Stated exercise: Below are entries. Reproduce exactly the lines between the line holding "function named(name, geometry, finish)" and the line holding "obj.matrix_world = Matrix.Identity(4)", inclusive, and only those.

[Entries with model source code]

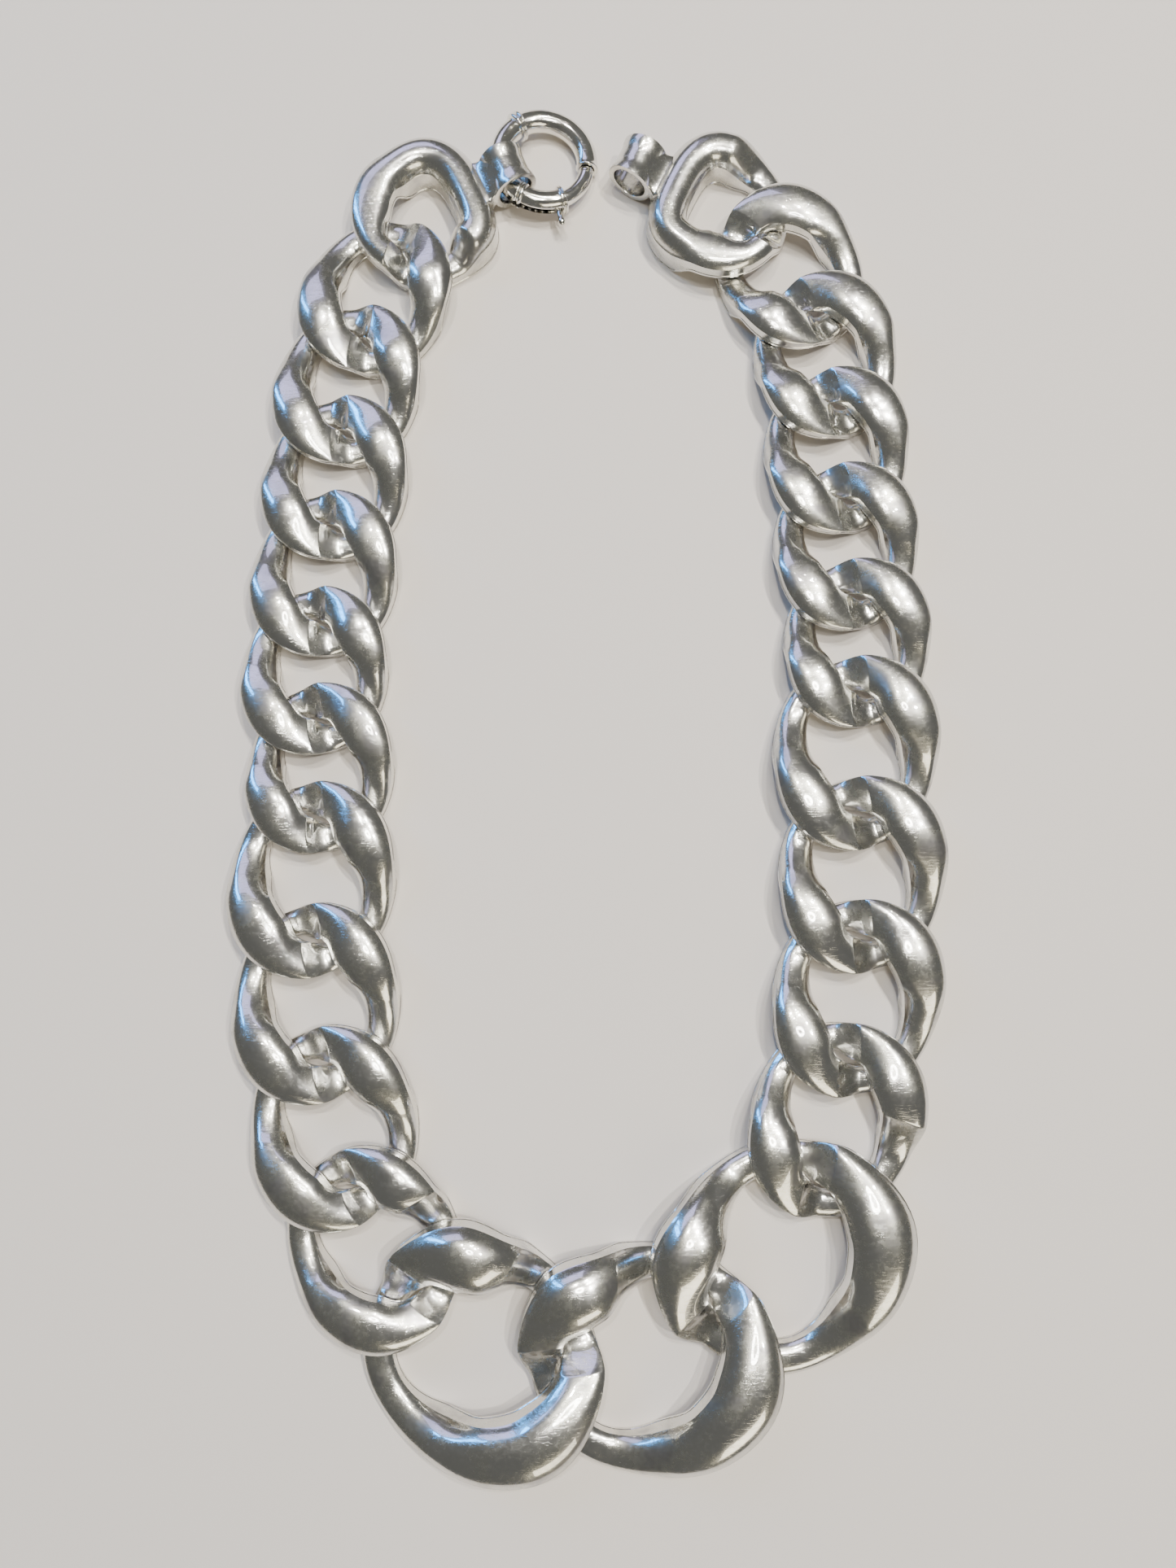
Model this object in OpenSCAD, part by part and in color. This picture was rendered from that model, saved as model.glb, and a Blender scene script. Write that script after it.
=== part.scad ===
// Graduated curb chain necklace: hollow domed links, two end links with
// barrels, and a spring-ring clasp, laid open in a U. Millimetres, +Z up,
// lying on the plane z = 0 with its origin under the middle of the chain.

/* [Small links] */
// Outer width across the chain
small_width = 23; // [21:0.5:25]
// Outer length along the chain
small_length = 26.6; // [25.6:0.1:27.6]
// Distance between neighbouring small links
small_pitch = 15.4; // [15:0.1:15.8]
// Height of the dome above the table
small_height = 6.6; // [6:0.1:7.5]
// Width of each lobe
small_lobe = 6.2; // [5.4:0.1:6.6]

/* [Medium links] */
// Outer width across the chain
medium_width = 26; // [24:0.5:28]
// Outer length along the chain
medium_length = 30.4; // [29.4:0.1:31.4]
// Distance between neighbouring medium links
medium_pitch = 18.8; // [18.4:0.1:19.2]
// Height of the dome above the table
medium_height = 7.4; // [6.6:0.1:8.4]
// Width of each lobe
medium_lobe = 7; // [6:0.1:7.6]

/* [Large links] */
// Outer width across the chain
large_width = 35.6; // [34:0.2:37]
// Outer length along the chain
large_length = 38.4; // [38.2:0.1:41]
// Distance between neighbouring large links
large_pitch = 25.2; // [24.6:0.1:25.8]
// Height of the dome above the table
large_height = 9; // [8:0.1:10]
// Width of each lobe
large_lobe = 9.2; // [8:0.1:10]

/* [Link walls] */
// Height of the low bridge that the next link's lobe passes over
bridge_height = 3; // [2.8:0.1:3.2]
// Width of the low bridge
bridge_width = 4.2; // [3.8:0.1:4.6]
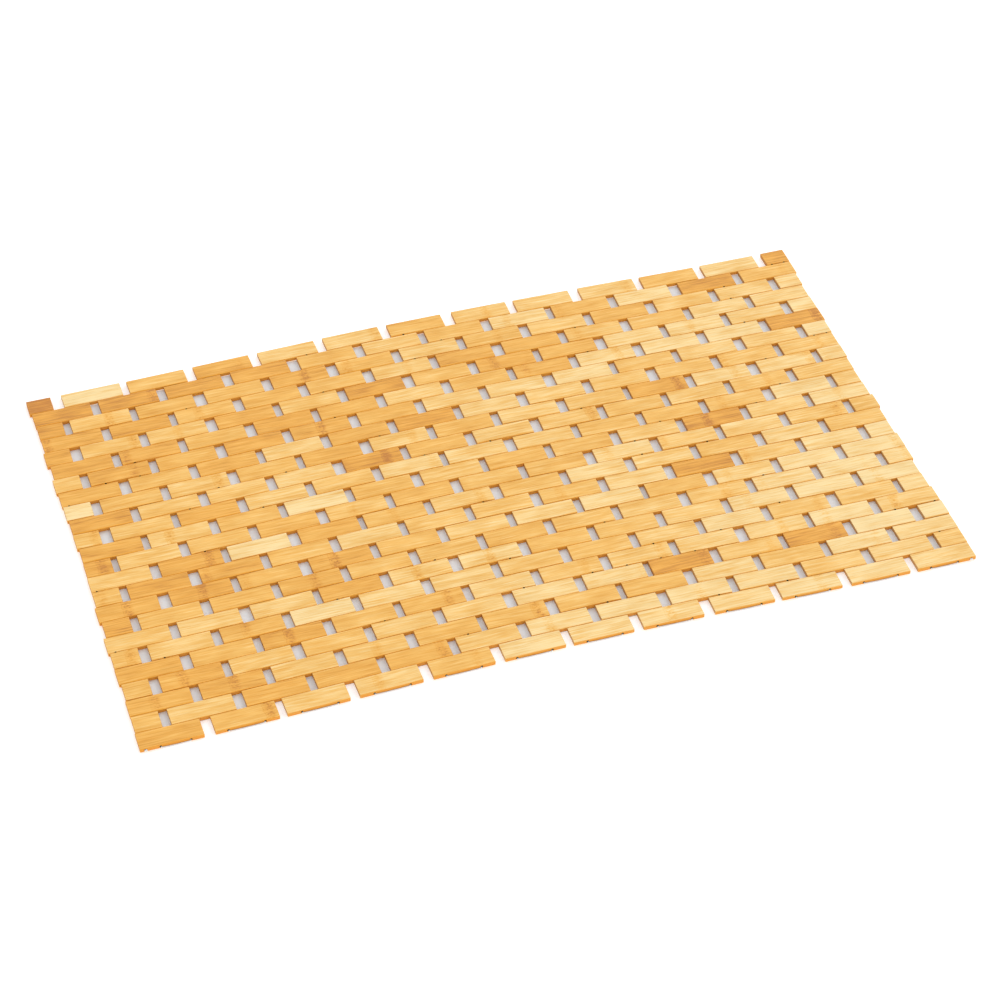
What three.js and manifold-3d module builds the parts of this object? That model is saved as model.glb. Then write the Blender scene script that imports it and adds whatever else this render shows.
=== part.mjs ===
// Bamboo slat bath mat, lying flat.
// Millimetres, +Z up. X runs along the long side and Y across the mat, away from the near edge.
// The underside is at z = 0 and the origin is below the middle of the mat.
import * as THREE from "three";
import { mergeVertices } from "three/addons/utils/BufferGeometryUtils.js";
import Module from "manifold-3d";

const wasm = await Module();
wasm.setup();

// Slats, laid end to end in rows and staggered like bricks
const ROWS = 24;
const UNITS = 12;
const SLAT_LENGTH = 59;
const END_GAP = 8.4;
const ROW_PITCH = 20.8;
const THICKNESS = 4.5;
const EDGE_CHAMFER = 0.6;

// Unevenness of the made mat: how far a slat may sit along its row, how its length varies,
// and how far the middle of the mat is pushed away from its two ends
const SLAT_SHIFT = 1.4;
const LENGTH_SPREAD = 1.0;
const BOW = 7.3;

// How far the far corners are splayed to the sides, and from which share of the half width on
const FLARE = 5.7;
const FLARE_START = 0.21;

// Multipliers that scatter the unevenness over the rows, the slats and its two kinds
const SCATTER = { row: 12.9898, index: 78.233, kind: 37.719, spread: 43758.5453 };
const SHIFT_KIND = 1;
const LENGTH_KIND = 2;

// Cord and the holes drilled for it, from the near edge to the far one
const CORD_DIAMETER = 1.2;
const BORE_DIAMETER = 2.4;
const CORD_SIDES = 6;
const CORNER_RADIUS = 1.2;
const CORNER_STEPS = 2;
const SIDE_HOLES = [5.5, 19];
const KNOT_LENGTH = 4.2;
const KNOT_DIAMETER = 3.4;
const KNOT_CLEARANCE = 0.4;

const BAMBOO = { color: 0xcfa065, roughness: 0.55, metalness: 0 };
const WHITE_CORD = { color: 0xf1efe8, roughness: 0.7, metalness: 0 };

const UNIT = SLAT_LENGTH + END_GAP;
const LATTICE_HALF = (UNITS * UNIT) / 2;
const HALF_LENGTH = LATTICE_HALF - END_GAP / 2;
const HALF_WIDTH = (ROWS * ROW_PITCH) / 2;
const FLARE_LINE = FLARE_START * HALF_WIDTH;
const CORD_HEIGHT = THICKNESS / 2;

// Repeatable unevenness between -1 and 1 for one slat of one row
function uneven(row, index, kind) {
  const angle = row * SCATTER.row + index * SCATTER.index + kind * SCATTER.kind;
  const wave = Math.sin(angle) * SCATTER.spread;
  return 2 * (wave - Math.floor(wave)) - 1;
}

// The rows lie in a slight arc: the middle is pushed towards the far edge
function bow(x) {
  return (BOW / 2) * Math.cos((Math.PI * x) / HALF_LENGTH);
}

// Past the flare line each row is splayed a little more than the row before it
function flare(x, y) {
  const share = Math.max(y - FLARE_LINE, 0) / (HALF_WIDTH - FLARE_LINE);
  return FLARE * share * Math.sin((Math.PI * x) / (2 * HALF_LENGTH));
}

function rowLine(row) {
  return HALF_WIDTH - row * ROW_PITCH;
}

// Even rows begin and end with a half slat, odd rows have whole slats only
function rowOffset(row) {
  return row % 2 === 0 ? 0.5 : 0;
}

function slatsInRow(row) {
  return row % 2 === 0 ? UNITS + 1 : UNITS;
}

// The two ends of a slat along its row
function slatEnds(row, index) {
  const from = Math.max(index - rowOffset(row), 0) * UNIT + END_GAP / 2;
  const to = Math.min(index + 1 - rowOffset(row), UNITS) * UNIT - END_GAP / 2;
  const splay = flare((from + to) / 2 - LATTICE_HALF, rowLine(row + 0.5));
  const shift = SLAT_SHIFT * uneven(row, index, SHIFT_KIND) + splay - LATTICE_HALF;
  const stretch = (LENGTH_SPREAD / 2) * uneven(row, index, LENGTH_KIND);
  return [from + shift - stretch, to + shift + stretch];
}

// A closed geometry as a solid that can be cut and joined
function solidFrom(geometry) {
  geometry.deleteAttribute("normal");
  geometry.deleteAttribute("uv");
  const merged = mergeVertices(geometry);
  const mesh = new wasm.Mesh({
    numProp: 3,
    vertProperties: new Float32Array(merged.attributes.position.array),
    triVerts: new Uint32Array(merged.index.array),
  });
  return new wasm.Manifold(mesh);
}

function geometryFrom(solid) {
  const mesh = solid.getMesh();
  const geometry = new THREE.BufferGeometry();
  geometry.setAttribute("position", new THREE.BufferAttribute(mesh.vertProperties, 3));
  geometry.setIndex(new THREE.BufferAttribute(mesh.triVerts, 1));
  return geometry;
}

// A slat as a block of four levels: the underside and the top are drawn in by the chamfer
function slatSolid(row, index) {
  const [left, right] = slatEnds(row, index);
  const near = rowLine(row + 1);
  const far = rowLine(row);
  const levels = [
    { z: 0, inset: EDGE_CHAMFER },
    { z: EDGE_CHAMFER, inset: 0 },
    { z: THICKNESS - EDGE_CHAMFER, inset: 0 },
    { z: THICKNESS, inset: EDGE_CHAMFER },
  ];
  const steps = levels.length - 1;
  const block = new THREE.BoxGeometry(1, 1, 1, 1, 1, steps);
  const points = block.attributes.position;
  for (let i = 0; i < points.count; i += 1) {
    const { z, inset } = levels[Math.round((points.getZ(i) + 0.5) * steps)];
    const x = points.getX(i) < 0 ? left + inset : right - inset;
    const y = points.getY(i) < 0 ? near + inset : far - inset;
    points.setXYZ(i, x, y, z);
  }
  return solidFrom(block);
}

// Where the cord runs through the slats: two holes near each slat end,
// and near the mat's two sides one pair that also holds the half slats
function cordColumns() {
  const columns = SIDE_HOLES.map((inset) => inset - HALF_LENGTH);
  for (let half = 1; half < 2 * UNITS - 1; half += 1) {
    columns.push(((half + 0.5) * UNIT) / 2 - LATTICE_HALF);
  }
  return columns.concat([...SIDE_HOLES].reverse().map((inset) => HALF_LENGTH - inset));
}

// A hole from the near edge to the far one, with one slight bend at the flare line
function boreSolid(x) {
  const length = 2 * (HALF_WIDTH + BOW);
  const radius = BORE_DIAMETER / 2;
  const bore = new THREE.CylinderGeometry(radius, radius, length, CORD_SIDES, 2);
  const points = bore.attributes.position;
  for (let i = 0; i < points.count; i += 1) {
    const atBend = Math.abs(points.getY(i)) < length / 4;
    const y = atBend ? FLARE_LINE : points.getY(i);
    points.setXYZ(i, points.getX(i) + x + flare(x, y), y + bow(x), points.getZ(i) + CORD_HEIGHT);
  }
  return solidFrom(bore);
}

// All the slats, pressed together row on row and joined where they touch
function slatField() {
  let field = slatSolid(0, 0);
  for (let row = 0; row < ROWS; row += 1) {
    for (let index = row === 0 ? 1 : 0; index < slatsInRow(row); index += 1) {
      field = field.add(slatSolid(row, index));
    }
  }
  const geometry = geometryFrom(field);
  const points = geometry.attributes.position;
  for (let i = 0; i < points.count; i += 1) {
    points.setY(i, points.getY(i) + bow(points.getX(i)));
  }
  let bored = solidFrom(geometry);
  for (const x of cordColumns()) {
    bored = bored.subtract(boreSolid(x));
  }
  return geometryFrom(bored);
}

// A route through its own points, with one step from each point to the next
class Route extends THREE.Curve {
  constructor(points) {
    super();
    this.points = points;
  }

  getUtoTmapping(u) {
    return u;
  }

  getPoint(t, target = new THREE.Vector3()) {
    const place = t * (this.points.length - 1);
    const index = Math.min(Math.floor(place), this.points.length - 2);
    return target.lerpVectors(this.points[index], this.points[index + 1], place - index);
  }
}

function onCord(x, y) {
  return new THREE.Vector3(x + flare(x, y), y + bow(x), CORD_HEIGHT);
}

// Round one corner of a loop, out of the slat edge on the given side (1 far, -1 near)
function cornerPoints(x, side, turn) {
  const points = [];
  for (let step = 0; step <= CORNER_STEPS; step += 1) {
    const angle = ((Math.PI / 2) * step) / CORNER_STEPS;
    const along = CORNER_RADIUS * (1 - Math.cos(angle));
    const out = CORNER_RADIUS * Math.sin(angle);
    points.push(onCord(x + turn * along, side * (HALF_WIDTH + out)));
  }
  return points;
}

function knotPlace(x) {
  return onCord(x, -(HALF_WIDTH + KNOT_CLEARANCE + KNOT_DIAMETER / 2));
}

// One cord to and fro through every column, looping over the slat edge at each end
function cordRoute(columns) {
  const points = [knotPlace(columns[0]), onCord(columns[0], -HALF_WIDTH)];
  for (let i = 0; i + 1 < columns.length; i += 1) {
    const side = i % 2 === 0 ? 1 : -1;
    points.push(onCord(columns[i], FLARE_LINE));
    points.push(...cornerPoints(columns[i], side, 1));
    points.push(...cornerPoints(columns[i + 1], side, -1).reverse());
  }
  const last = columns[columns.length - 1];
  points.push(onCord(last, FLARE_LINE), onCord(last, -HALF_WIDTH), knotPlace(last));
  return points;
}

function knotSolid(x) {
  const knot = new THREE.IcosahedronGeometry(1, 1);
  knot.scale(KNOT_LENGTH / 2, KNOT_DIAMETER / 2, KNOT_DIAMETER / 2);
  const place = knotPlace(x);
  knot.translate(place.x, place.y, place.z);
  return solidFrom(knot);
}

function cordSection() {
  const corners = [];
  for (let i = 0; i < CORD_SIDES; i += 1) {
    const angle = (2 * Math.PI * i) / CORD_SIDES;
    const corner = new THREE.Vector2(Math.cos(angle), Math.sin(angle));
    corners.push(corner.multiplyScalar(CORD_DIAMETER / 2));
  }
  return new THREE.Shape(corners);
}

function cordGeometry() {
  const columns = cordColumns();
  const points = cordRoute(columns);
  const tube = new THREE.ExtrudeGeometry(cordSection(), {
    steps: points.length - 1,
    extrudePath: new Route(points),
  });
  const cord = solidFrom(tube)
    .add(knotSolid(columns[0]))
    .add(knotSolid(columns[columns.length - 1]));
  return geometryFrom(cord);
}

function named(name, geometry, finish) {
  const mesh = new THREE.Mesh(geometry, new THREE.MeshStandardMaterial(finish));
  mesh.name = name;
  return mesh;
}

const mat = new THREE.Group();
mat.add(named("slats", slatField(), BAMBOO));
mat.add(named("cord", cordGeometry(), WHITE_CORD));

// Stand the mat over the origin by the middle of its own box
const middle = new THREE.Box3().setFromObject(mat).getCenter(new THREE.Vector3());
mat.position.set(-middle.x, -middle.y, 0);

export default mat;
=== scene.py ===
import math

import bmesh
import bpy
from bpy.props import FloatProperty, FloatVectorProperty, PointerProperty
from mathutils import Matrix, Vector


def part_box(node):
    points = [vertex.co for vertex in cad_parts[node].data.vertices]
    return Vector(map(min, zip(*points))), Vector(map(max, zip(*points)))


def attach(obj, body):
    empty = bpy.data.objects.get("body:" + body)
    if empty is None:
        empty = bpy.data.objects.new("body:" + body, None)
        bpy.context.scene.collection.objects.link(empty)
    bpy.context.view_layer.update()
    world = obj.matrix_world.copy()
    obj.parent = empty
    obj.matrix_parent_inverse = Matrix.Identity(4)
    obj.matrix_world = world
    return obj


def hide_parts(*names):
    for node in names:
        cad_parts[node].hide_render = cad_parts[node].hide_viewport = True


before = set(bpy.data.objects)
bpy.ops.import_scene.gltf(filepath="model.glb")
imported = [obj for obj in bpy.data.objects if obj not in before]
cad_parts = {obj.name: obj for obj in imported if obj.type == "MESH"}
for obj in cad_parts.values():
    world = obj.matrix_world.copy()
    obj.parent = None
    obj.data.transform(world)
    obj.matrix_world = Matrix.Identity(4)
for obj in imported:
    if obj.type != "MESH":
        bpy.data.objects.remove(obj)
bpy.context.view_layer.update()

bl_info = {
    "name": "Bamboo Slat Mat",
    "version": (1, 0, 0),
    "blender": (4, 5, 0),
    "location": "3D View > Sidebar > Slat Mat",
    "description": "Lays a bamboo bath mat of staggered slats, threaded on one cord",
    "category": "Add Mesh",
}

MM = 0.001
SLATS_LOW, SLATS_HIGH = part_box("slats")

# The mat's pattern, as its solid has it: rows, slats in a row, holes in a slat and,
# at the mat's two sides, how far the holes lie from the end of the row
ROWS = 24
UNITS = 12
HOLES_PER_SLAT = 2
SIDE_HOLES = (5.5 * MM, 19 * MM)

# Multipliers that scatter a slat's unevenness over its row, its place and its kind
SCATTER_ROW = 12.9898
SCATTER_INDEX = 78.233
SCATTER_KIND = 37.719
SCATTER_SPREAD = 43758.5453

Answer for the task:
function named(name, geometry, finish) {
  const mesh = new THREE.Mesh(geometry, new THREE.MeshStandardMaterial(finish));
  mesh.name = name;
  return mesh;
}

const mat = new THREE.Group();
mat.add(named("slats", slatField(), BAMBOO));
mat.add(named("cord", cordGeometry(), WHITE_CORD));

// Stand the mat over the origin by the middle of its own box
const middle = new THREE.Box3().setFromObject(mat).getCenter(new THREE.Vector3());
mat.position.set(-middle.x, -middle.y, 0);

export default mat;
=== scene.py ===
import math

import bmesh
import bpy
from bpy.props import FloatProperty, FloatVectorProperty, PointerProperty
from mathutils import Matrix, Vector


def part_box(node):
    points = [vertex.co for vertex in cad_parts[node].data.vertices]
    return Vector(map(min, zip(*points))), Vector(map(max, zip(*points)))


def attach(obj, body):
    empty = bpy.data.objects.get("body:" + body)
    if empty is None:
        empty = bpy.data.objects.new("body:" + body, None)
        bpy.context.scene.collection.objects.link(empty)
    bpy.context.view_layer.update()
    world = obj.matrix_world.copy()
    obj.parent = empty
    obj.matrix_parent_inverse = Matrix.Identity(4)
    obj.matrix_world = world
    return obj


def hide_parts(*names):
    for node in names:
        cad_parts[node].hide_render = cad_parts[node].hide_viewport = True


before = set(bpy.data.objects)
bpy.ops.import_scene.gltf(filepath="model.glb")
imported = [obj for obj in bpy.data.objects if obj not in before]
cad_parts = {obj.name: obj for obj in imported if obj.type == "MESH"}
for obj in cad_parts.values():
    world = obj.matrix_world.copy()
    obj.parent = None
    obj.data.transform(world)
    obj.matrix_world = Matrix.Identity(4)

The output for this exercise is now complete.